*EXERCISE GOAL*. Word for word, restate every line of the listing that follows.

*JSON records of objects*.
= = = = =

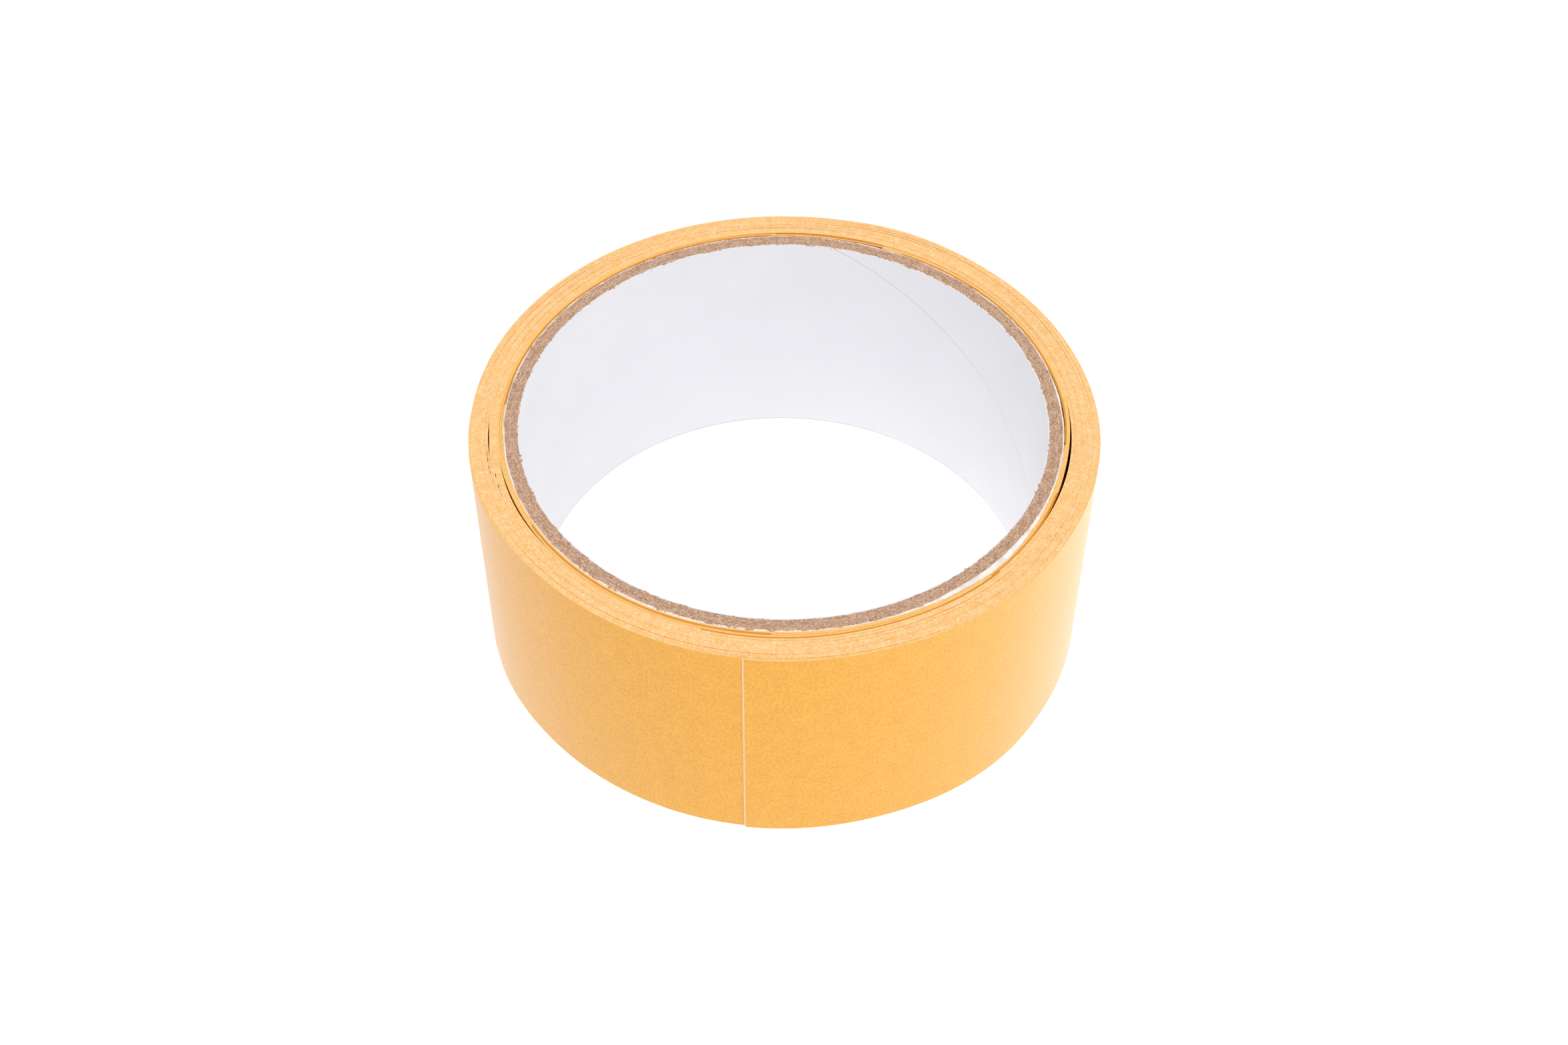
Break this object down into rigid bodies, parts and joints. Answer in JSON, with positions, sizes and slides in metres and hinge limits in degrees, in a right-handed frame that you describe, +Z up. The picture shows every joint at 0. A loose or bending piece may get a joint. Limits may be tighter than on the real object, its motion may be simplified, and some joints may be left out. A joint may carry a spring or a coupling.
{
  "type": "double-sided adhesive tape roll",
  "caption": "Wide roll of thin double-sided tape with a paper release liner, wound tightly on a ply-wound board core, its loose end able to lift and its liner tab to peel.",
  "frame": {"origin": "on the core's bore axis, in the plane of the lower end face", "axes": "+Z up the bore axis towards the upper end face; the free end of the tape lies a little to the -X side of -Y"},
  "size_m": [0.0907, 0.0906, 0.038],
  "materials": {
    "white_liner_paper": "matt",
    "brown_board": "matt",
    "white_outer_paper": "matt",
    "adhesive_film": "satin",
    "amber_release_paper": "satin"
  },
  "bodies": {
    "roll": {"bore_liner": "white_liner_paper", "core_board_ply_1": "brown_board", "core_board_ply_2": "brown_board", "core_board_ply_3": "brown_board", "core_board_ply_4": "brown_board", "core_board_ply_5": "brown_board", "core_outer_liner": "white_outer_paper", "adhesive_film": "adhesive_film", "release_paper": "amber_release_paper", "outer_turn_film": "adhesive_film", "outer_turn_paper": "amber_release_paper"},
    "tail_1": {"tail_film_1": "adhesive_film", "tail_paper_1": "amber_release_paper"},
    "tail_2": {"tail_film_2": "adhesive_film", "tail_paper_2": "amber_release_paper"},
    "tail_3": {"tail_film_3": "adhesive_film", "tail_paper_3": "amber_release_paper"},
    "tail_4": {"tail_film_4": "adhesive_film", "tail_paper_4": "amber_release_paper"},
    "paper_tab": {"paper_tab": "amber_release_paper"}
  },
  "joints": [
    {"name": "tail_lift_1", "type": "hinge", "parent": "roll", "child": "tail_1", "pos_m": [0.0351, -0.02945, 0.019], "axis": [0, 0, 1], "range_deg": [0, 20]},
    {"name": "tail_lift_2", "type": "hinge", "parent": "tail_1", "child": "tail_2", "pos_m": [0.02824, -0.03614, 0.019], "axis": [0, 0, 1], "range_deg": [0, 20]},
    {"name": "tail_lift_3", "type": "hinge", "parent": "tail_2", "child": "tail_3", "pos_m": [0.01999, -0.04098, 0.019], "axis": [0, 0, 1], "range_deg": [0, 20]},
    {"name": "tail_lift_4", "type": "hinge", "parent": "tail_3", "child": "tail_4", "pos_m": [0.01099, -0.04406, 0.019], "axis": [0, 0, 1], "range_deg": [0, 20]},
    {"name": "paper_peel", "type": "hinge", "parent": "tail_4", "child": "paper_tab", "pos_m": [0.00159, -0.04541, 0.019], "axis": [0, 0, 1], "range_deg": [0, 60]}
  ],
  "couplings": [
    {"joint": "tail_lift_2", "follows": "tail_lift_1", "ratio": 1},
    {"joint": "tail_lift_3", "follows": "tail_lift_1", "ratio": 1},
    {"joint": "tail_lift_4", "follows": "tail_lift_1", "ratio": 1}
  ]
}
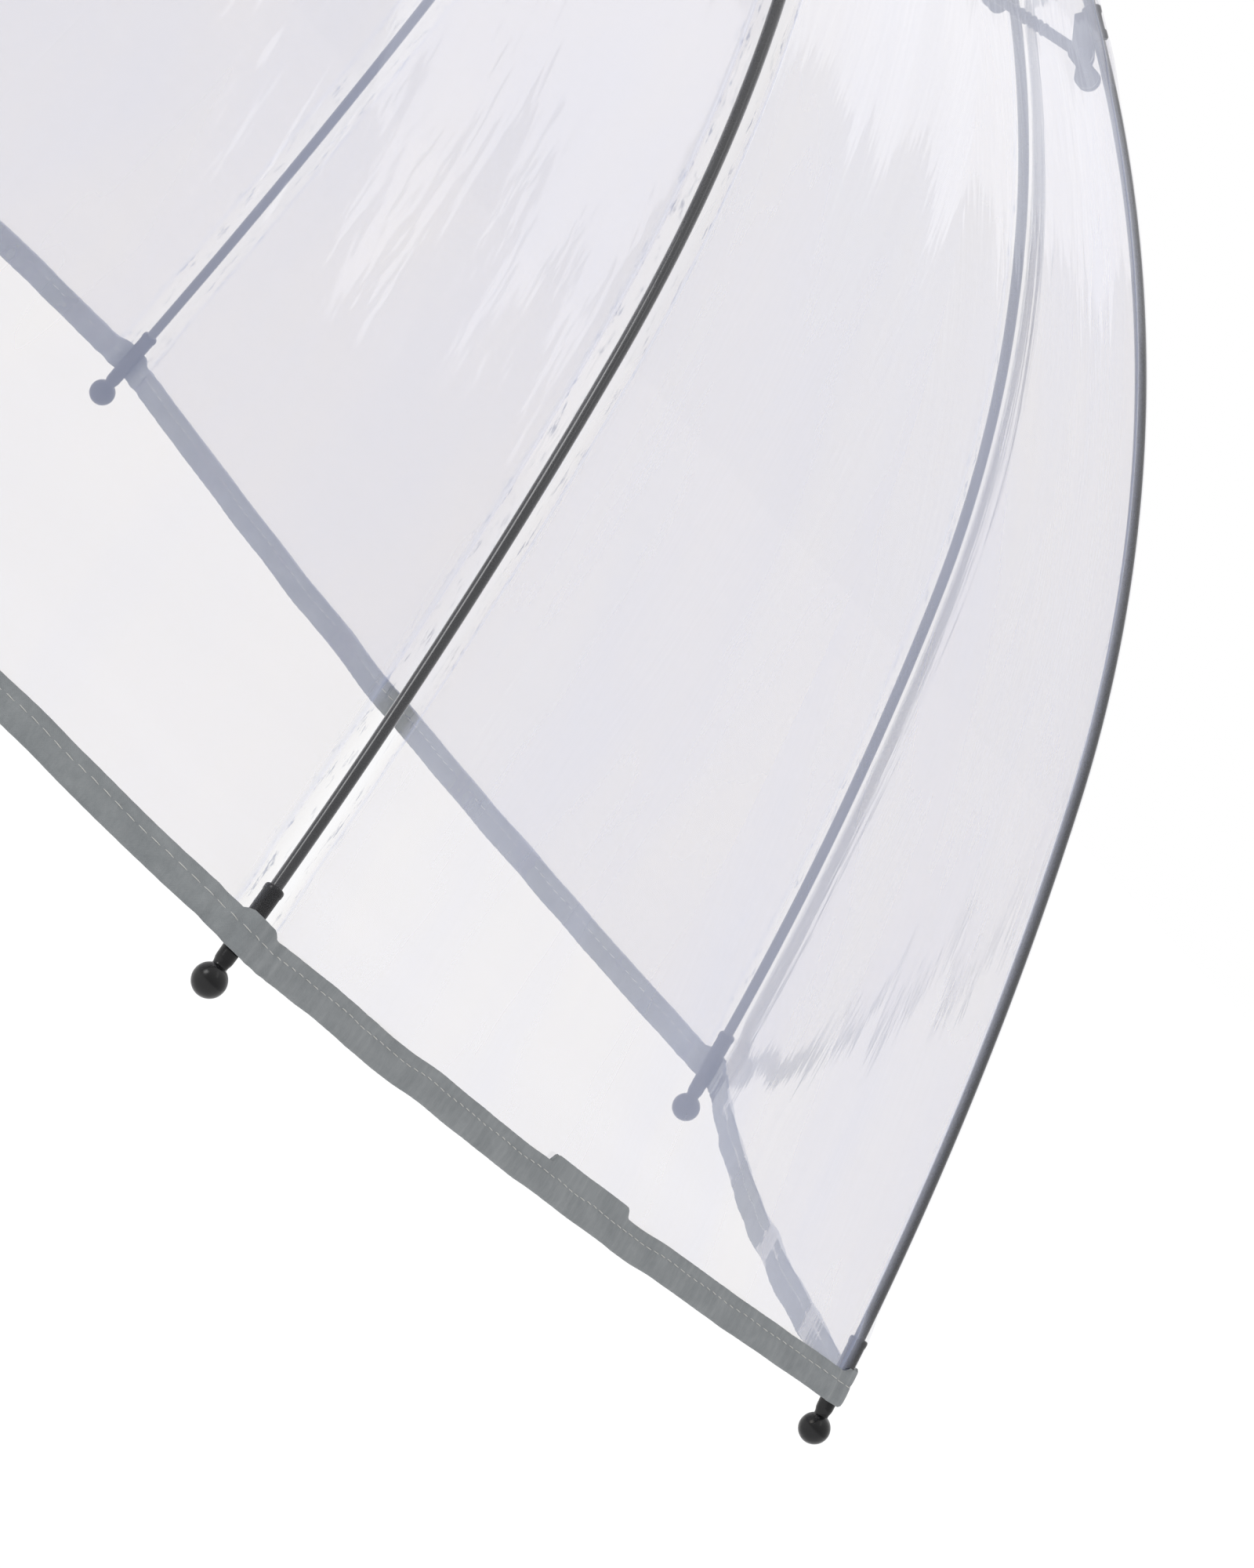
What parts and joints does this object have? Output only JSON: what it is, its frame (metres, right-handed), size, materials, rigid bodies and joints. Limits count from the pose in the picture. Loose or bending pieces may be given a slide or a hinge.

= = = = =

*SOLUTION TO THIS EXERCISE*.
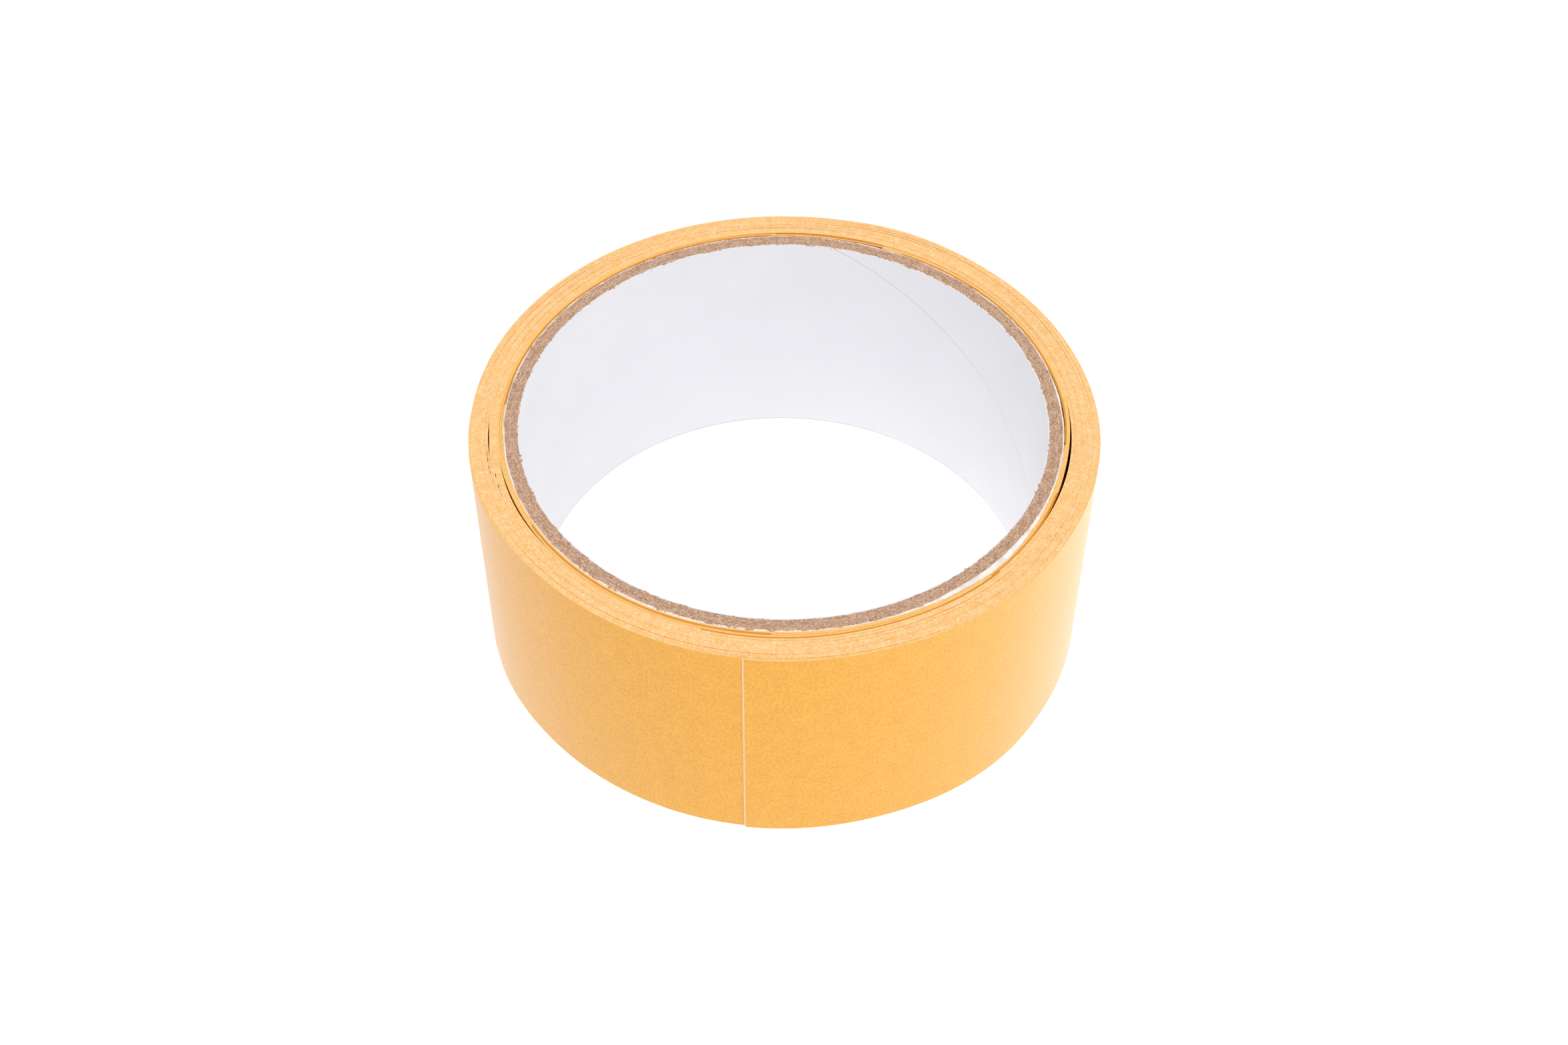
Break this object down into rigid bodies, parts and joints. Answer in JSON, with positions, sizes and slides in metres and hinge limits in degrees, in a right-handed frame that you describe, +Z up. The picture shows every joint at 0. A loose or bending piece may get a joint. Limits may be tighter than on the real object, its motion may be simplified, and some joints may be left out. A joint may carry a spring or a coupling.
{
  "type": "double-sided adhesive tape roll",
  "caption": "Wide roll of thin double-sided tape with a paper release liner, wound tightly on a ply-wound board core, its loose end able to lift and its liner tab to peel.",
  "frame": {"origin": "on the core's bore axis, in the plane of the lower end face", "axes": "+Z up the bore axis towards the upper end face; the free end of the tape lies a little to the -X side of -Y"},
  "size_m": [0.0907, 0.0906, 0.038],
  "materials": {
    "white_liner_paper": "matt",
    "brown_board": "matt",
    "white_outer_paper": "matt",
    "adhesive_film": "satin",
    "amber_release_paper": "satin"
  },
  "bodies": {
    "roll": {"bore_liner": "white_liner_paper", "core_board_ply_1": "brown_board", "core_board_ply_2": "brown_board", "core_board_ply_3": "brown_board", "core_board_ply_4": "brown_board", "core_board_ply_5": "brown_board", "core_outer_liner": "white_outer_paper", "adhesive_film": "adhesive_film", "release_paper": "amber_release_paper", "outer_turn_film": "adhesive_film", "outer_turn_paper": "amber_release_paper"},
    "tail_1": {"tail_film_1": "adhesive_film", "tail_paper_1": "amber_release_paper"},
    "tail_2": {"tail_film_2": "adhesive_film", "tail_paper_2": "amber_release_paper"},
    "tail_3": {"tail_film_3": "adhesive_film", "tail_paper_3": "amber_release_paper"},
    "tail_4": {"tail_film_4": "adhesive_film", "tail_paper_4": "amber_release_paper"},
    "paper_tab": {"paper_tab": "amber_release_paper"}
  },
  "joints": [
    {"name": "tail_lift_1", "type": "hinge", "parent": "roll", "child": "tail_1", "pos_m": [0.0351, -0.02945, 0.019], "axis": [0, 0, 1], "range_deg": [0, 20]},
    {"name": "tail_lift_2", "type": "hinge", "parent": "tail_1", "child": "tail_2", "pos_m": [0.02824, -0.03614, 0.019], "axis": [0, 0, 1], "range_deg": [0, 20]},
    {"name": "tail_lift_3", "type": "hinge", "parent": "tail_2", "child": "tail_3", "pos_m": [0.01999, -0.04098, 0.019], "axis": [0, 0, 1], "range_deg": [0, 20]},
    {"name": "tail_lift_4", "type": "hinge", "parent": "tail_3", "child": "tail_4", "pos_m": [0.01099, -0.04406, 0.019], "axis": [0, 0, 1], "range_deg": [0, 20]},
    {"name": "paper_peel", "type": "hinge", "parent": "tail_4", "child": "paper_tab", "pos_m": [0.00159, -0.04541, 0.019], "axis": [0, 0, 1], "range_deg": [0, 60]}
  ],
  "couplings": [
    {"joint": "tail_lift_2", "follows": "tail_lift_1", "ratio": 1},
    {"joint": "tail_lift_3", "follows": "tail_lift_1", "ratio": 1},
    {"joint": "tail_lift_4", "follows": "tail_lift_1", "ratio": 1}
  ]
}
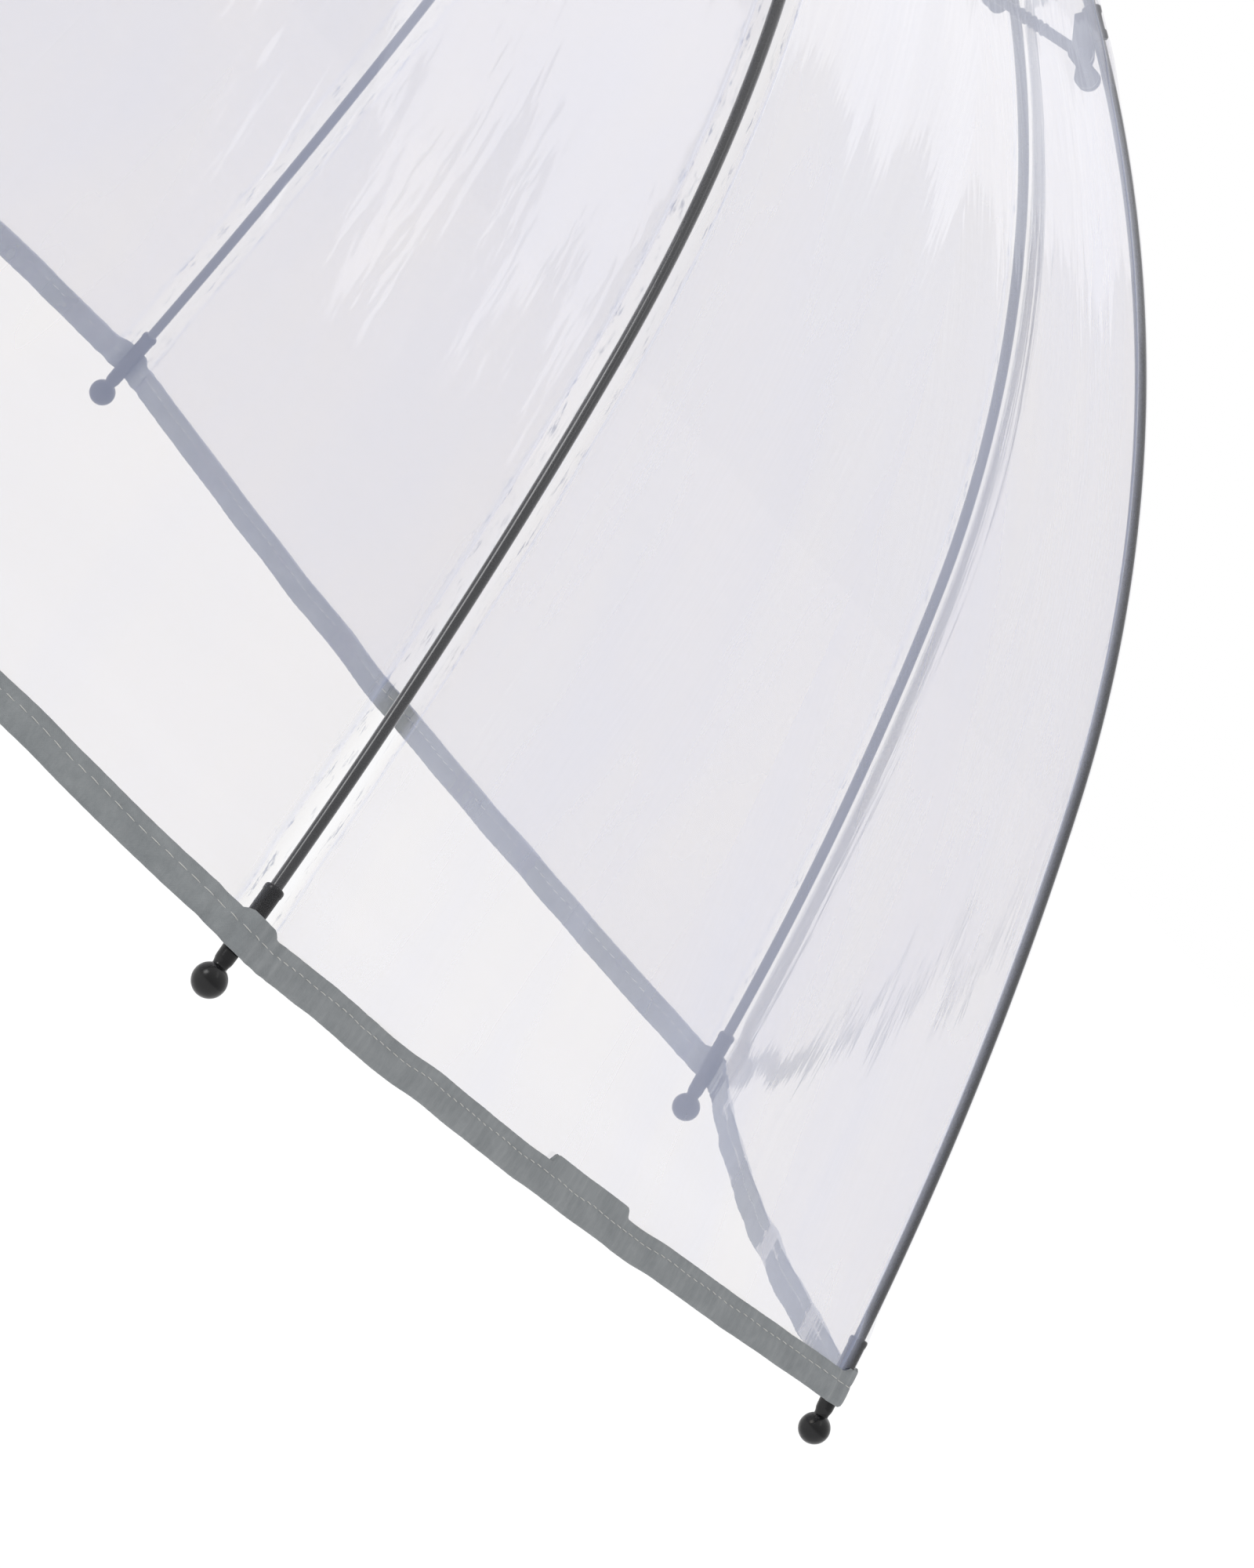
What parts and joints does this object have? Output only JSON: what it is, its frame (metres, right-handed), size, materials, rigid bodies and joints. Limits count from the pose in the picture. Loose or bending pieces may be given a slide or a hinge.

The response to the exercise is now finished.